RECORDS PROVIDED:
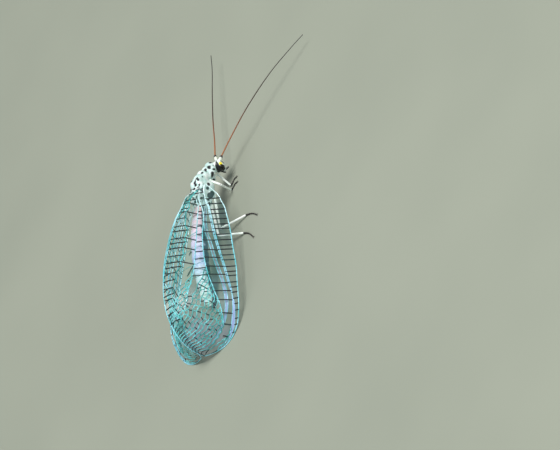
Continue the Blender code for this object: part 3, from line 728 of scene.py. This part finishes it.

...

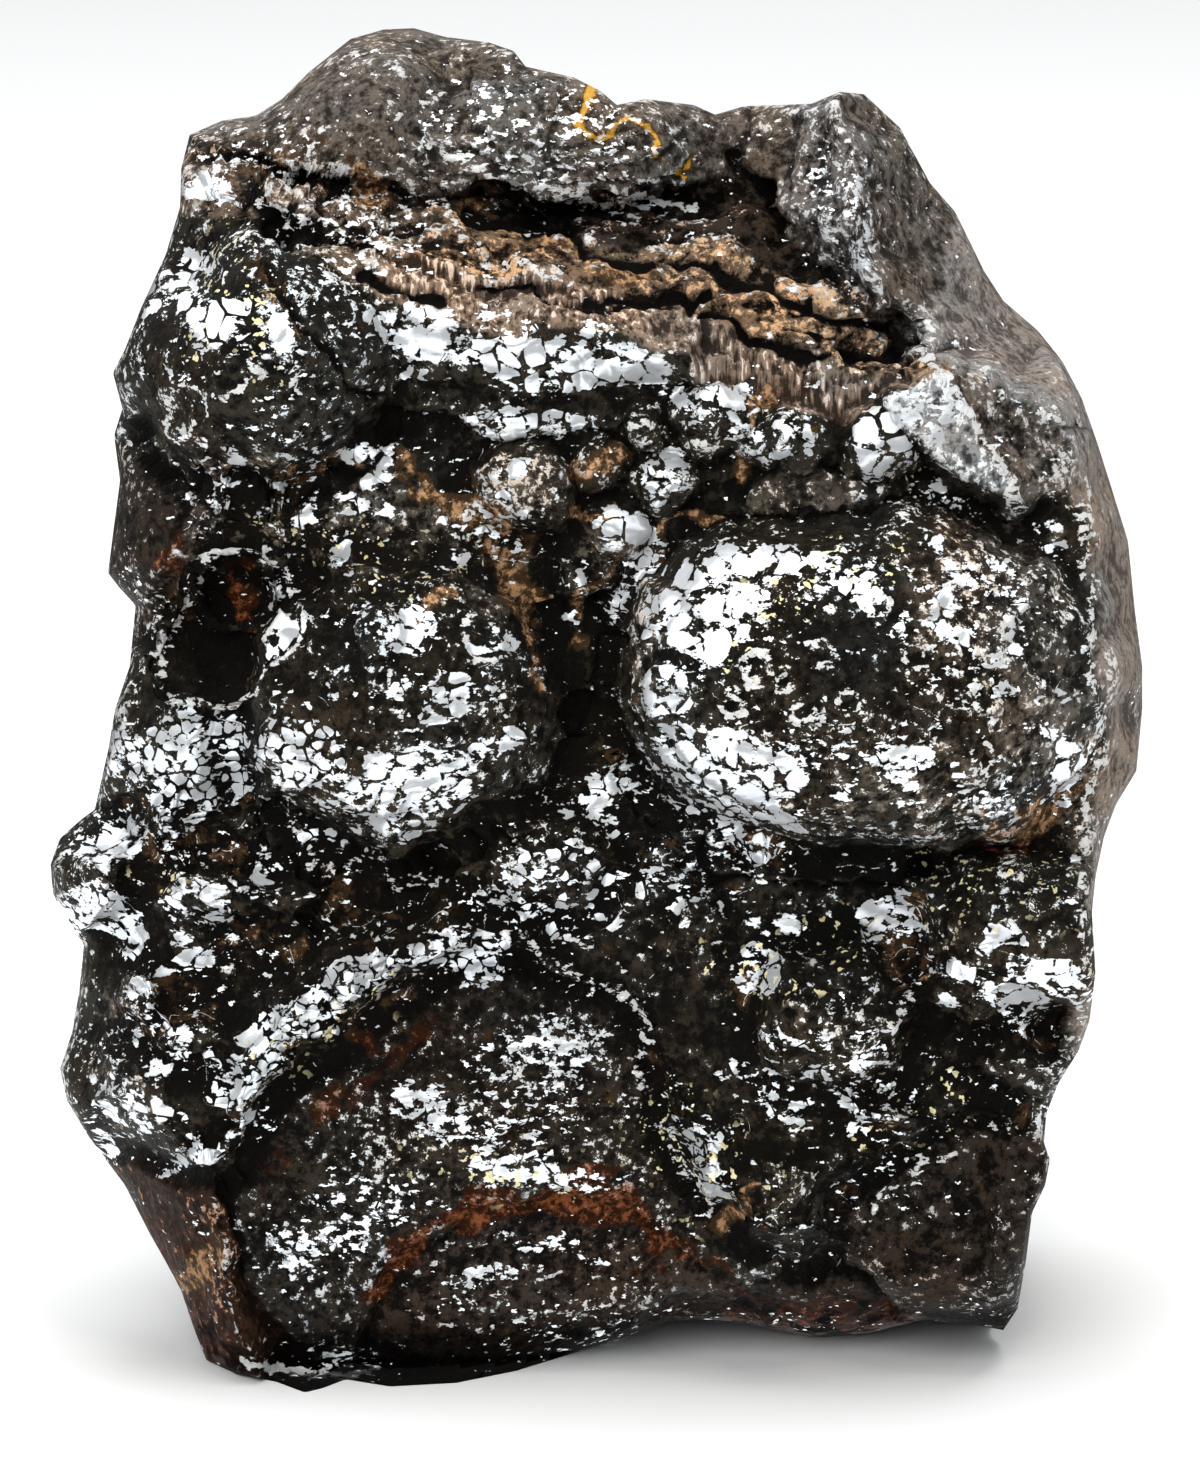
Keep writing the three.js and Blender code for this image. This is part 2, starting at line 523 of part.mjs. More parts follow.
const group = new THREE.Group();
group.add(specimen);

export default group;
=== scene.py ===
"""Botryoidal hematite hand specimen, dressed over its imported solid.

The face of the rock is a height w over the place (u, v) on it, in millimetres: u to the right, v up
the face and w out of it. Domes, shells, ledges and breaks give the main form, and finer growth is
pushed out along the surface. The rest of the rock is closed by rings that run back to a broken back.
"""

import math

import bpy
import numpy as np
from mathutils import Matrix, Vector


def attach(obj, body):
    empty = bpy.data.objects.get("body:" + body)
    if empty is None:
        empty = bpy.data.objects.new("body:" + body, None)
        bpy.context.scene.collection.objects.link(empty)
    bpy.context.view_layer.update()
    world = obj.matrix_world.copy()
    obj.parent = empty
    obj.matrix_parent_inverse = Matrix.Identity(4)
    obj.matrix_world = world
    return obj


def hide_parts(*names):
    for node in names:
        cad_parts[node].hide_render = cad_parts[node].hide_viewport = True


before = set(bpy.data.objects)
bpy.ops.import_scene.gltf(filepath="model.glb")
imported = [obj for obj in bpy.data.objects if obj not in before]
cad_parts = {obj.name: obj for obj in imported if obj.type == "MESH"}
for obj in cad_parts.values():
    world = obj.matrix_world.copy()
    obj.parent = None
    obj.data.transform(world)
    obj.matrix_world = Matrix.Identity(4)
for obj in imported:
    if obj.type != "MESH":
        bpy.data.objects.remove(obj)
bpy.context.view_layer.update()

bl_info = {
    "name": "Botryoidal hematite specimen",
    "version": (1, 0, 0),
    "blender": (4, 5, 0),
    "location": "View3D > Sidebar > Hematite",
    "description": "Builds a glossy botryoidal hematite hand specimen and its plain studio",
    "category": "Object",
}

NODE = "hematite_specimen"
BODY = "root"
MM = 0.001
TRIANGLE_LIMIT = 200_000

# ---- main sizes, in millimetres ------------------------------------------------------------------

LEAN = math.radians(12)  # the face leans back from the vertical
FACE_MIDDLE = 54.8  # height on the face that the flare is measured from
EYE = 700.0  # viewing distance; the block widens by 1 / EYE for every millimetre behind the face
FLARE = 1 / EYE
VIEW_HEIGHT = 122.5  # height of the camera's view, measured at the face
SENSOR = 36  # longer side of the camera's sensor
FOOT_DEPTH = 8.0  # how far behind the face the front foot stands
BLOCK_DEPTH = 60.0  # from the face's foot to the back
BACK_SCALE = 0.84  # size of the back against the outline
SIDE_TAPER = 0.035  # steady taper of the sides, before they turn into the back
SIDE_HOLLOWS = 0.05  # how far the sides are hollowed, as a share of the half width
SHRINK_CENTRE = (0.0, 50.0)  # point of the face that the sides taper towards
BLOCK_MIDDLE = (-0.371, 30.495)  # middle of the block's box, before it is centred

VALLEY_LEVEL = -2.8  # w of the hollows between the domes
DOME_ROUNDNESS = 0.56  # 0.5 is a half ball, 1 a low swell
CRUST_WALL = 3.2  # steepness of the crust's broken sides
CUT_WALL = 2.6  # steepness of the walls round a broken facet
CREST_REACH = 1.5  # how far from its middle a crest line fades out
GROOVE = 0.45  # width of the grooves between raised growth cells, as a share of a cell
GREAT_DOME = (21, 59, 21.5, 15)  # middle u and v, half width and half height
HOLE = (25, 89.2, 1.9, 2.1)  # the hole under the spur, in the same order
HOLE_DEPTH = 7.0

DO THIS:
Will you return exactly the lines above from the one with "Keep writing the" down to the one with "its imported solid.", counting both as part of the range?

WRITTEN REPLY:
Keep writing the three.js and Blender code for this image. This is part 2, starting at line 523 of part.mjs. More parts follow.
const group = new THREE.Group();
group.add(specimen);

export default group;
=== scene.py ===
"""Botryoidal hematite hand specimen, dressed over its imported solid.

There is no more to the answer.